Monday, March 20, 2006

The New De Beers?

After reading Greg Palast's latest rant (with the expected snark on the side), I figure that the USA may intend on becoming the next De Beers, albeit not trading in diamonds -- if you know what I mean. It certainly makes sense; the BushCo government has earned the reputation of a corporatist heavy with shadowy thugs hanging around the periphery; they know the financial importance of a limited resource; they will quash any attempts to come up with cheaper alternatives; and they will do anything to keep their top-heavy lifestyle going.
It is a brilliant operation. Over the past 60 years the CSO has done for diamonds something that eluded the oil producers of OPEC and even the cocaine barons of the Medellin cartel. It had the muscle and the nerve to impose its own order on the market, and it built a syndicate not for weeks or months but for decades.

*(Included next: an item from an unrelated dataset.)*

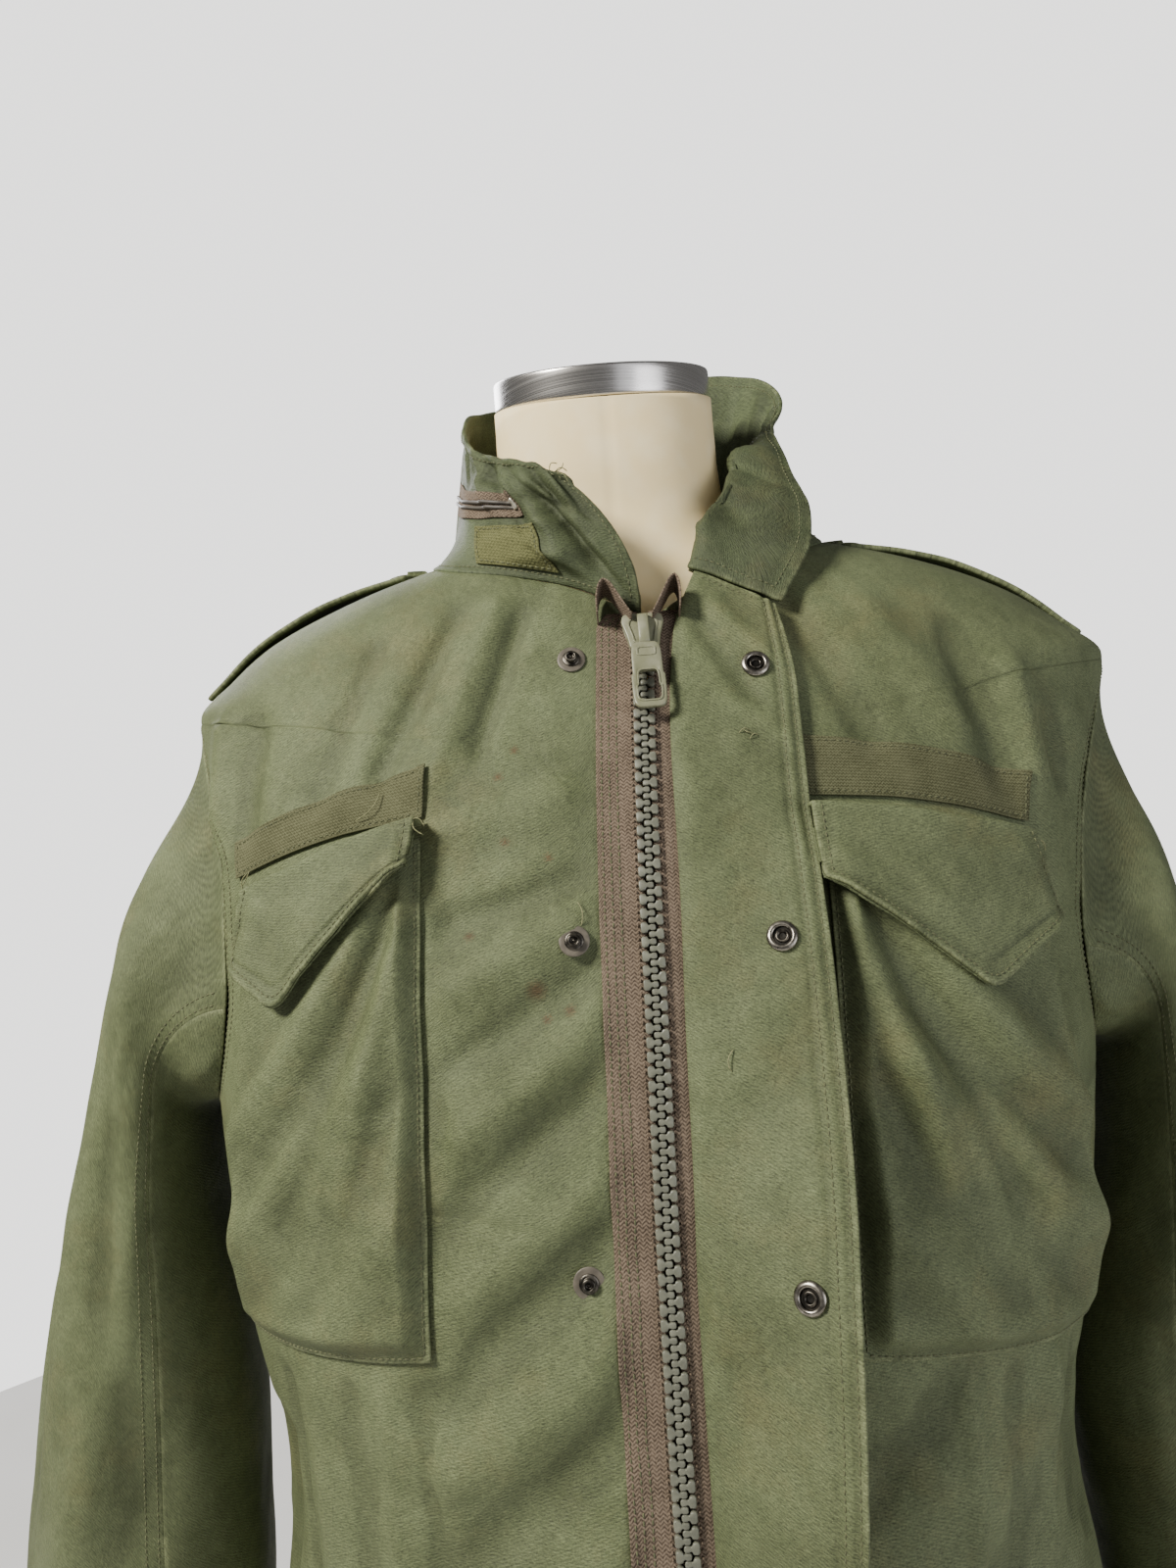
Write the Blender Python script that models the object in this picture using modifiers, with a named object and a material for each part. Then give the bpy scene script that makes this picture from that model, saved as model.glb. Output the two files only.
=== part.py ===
"""Field jacket on a limbless dress form, in metres: +Z up, the front faces -Y, the wearer's right is -X.

Every cloth piece is a slab: a grid of outer points and the same grid moved in by the cloth's thickness.
The garment's own shape is body(), a stack of level rings read from the table RINGS.
"""

import math

import bmesh
import bpy
import numpy as np
from mathutils import Matrix, Vector

MM = 0.001
CLOTH = 2.0 * MM
SEAM = 0.3 * MM

for scene_object in list(bpy.data.objects):
    bpy.data.objects.remove(scene_object, do_unlink=True)
JACKET = bpy.data.collections.new("jacket")
FORM = bpy.data.collections.new("dress_form")
HELPERS = bpy.data.collections.new("helpers")
for group in (JACKET, FORM, HELPERS):
    bpy.context.scene.collection.children.link(group)

# ---------------------------------------------------------------- colours


def linear(code):
    """A six-digit sRGB code as linear RGBA."""
    parts = [int(code[i : i + 2], 16) / 255 for i in (0, 2, 4)]
    return tuple(c / 12.92 if c < 0.04045 else ((c + 0.055) / 1.055) ** 2.4 for c in parts) + (1.0,)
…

Link: After World War II that company even set up its own intelligence service. It also controlled the supply of diamonds from most of the other major producers through its Central Selling Organisation (CSO). The firm is De Beers. It was supported both by the White government of South Africa and the Soviet Union, yet it survived the ending of Apartheid and the collapse of Communism. At the start of the new millennium it faces its gravest challenges yet and has radically changed tactics to ensure its continued success and to prevent diamonds from financing civil wars.

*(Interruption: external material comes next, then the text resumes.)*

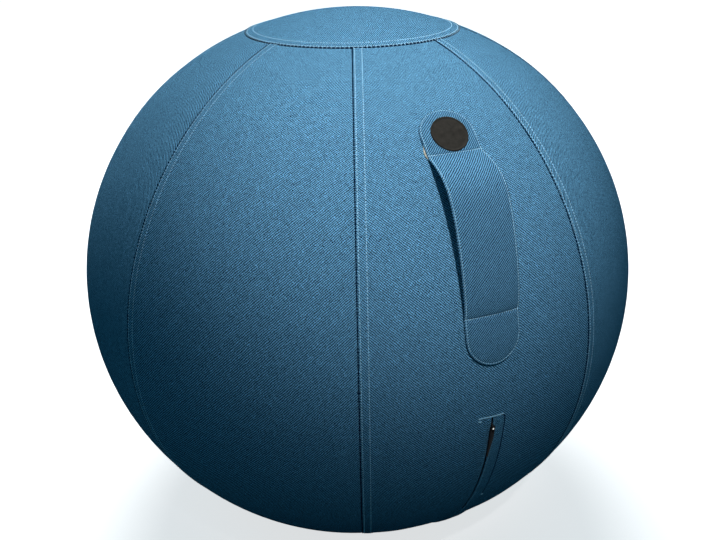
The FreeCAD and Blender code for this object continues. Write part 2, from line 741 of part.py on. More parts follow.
def draw_side(sketch, arcs, lift):
    """Draw the strap's line lifted off by a distance; gives its first and last points."""
    ends = []
    for centre, radius, start, end in arcs:
        reach = abs(radius) + (lift if radius < 0 else -lift)
        first = centre + (start - centre).normalize() * reach
        last = centre + (end - centre).normalize() * reach
        angles = [math.atan2(point.y - centre.y, point.x - centre.x) for point in (first, last)]
        if radius < 0:
            angles.reverse()
        circle = Part.Circle(centre, UP, reach)
        number = sketch.addGeometry(Part.ArcOfCircle(circle, *angles))
        sketch.addConstraint(Sketcher.Constraint("Block", number))
        ends += [first, last]
    return ends[0], ends[-1]


def make_handle():
    """Strap of webbing under padded cloth, with round tabs sewn to the cover."""
    arcs = handle_arcs()
    webbing = worth("Sizes.webbing")
    cloth = worth("Sizes.webbing + Sizes.strap_cloth")
    cloth_low = worth("Sizes.webbing + Sizes.fixed_gap")
    for node, low, high, edge in (("handle_webbing", 0.0, webbing, "Sizes.webbing_inset"),
                                  ("handle_cloth", cloth_low, cloth, "0")):
        body = new_body(node)
        sketch = new_sketch(body, "XZ_Plane", "side")
        inner = draw_side(sketch, arcs, low)
        outer = draw_side(sketch, arcs, high)
        for start, end in zip(inner, outer):
            line = sketch.addGeometry(Part.LineSegment(start, end))
            sketch.addConstraint(Sketcher.Constraint("Block", line))
        width = f"Sizes.handle_width - 2 * {edge}"
        pad(body, sketch, width)
        half = worth(width) / 2
        round_edges(body, f"({width}) / 2 - Sizes.sewn_gap", tip_test(half, inner, outer))
        face_front(body)


def tip_test(half, inner, outer):
    """Test for the four short edges at the corners of the strap's two ends."""

    def is_tip(edge):
        box = edge.BoundBox
        if box.YLength > 1e-6 or abs(abs(box.YMin) - half) > 1e-6:
            return False
        middle = edge.CenterOfMass
        for low, high in zip(inner, outer):
            wanted = (low + high) * 0.5
            if abs(middle.x - wanted.x) < 1e-3 and abs(middle.z - wanted.y) < 1e-3:
                return True
        return False

    return is_tip


def make_badge():
    """Plain round badge with a raised rim, in the middle of the upper tab's round end."""
    body = new_body("handle_badge")
    sketch = new_sketch(body, "XZ_Plane", "section")
    base = "Worked.flap_in + Sizes.webbing + Sizes.strap_cloth + Sizes.fixed_gap"
    face = f"{base} + Sizes.badge_plate"
    rim = f"{face} + Sizes.badge_rim"
    edge = "Sizes.badge_diameter / 2"
    inner = f"{edge} - Sizes.badge_rim_width"
    add_outline(sketch, ((base, "0"), (base, edge), (rim, edge), (rim, inner),
                         (face, f"{inner} - Sizes.badge_rim"), (face, "0")))
    revolve(body, sketch, axis="H_Axis")
    body.Placement = on_meridian("-Worked.badge_angle")


# The whole chair


def check(piece):
    """Refuse a piece that failed to build."""
    shape = piece.Shape
    if shape.isNull() or not shape.isValid() or not shape.Solids:
        raise RuntimeError(f"{piece.Label} has no valid solid")


def main():
    make_gores()
    make_round_panels()
    make_ball()
    make_valve()
    make_zip_sides()
    make_zip_ends()
    make_slider()
    make_pull()
    make_handle()
    make_badge()
    doc.removeObject(sums.Name)
    doc.recompute()
    for item in doc.Objects:
        if {"Invalid", "Error"} & set(item.State):
            raise RuntimeError(f"{item.Label} failed: {item.State}")
    for piece in pieces.values():
        check(piece)
    os.makedirs("parts", exist_ok=True)
    for node, piece in pieces.items():
        piece.Shape.exportStep(f"parts/{node}.step")
        print(node, round(piece.Shape.Volume, 1), piece.Shape.BoundBox)


main()
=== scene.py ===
"""Looks of a sitting ball: a sewn cloth cover with a carry handle and a zip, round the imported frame.

The cloth pieces are drawn flat, as a sewer cuts them: x across, y up along the cover from its
widest place, z the height over the cover. Geometry Nodes then lay them on the ball.
"""

import logging
import math
from collections.abc import Callable, Sequence
from dataclasses import dataclass, field
from enum import Enum
from functools import cache
from typing import ClassVar

import bmesh
import bpy
import numpy as np
from mathutils import Matrix, Vector


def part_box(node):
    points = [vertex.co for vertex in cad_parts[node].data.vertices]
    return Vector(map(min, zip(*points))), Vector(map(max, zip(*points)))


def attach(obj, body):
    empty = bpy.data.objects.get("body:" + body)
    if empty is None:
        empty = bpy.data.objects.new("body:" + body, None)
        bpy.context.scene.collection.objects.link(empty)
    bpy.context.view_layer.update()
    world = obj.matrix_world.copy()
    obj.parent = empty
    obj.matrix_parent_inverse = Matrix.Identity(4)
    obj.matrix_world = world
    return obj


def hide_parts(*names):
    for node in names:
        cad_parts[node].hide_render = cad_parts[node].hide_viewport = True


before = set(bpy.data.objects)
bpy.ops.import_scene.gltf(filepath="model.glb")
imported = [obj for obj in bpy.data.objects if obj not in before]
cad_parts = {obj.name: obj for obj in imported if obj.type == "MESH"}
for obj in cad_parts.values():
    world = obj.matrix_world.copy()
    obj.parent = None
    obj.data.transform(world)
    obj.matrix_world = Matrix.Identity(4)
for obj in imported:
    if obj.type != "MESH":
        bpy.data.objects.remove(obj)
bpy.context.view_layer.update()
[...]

As "the world's longest running monopoly" starts to decline, we might see the rise of a new corporate cartel destined to take the mantle away from De Beers. Who says a petro-military-industrial complex run by Halliburton Jr. can't assimilate OPEC and become De Borg?

Update: Thanks to Big Gav for an interesting link, as this CounterCurrents article independently matches Palast's statement, " But what if the real reason was to secure Iraq’s oil supplies, perhaps not for immediate use, and perhaps not even for use by the United States? Then the invasion of Iraq would have to be judged a success, a “mission accomplished,” so to speak.".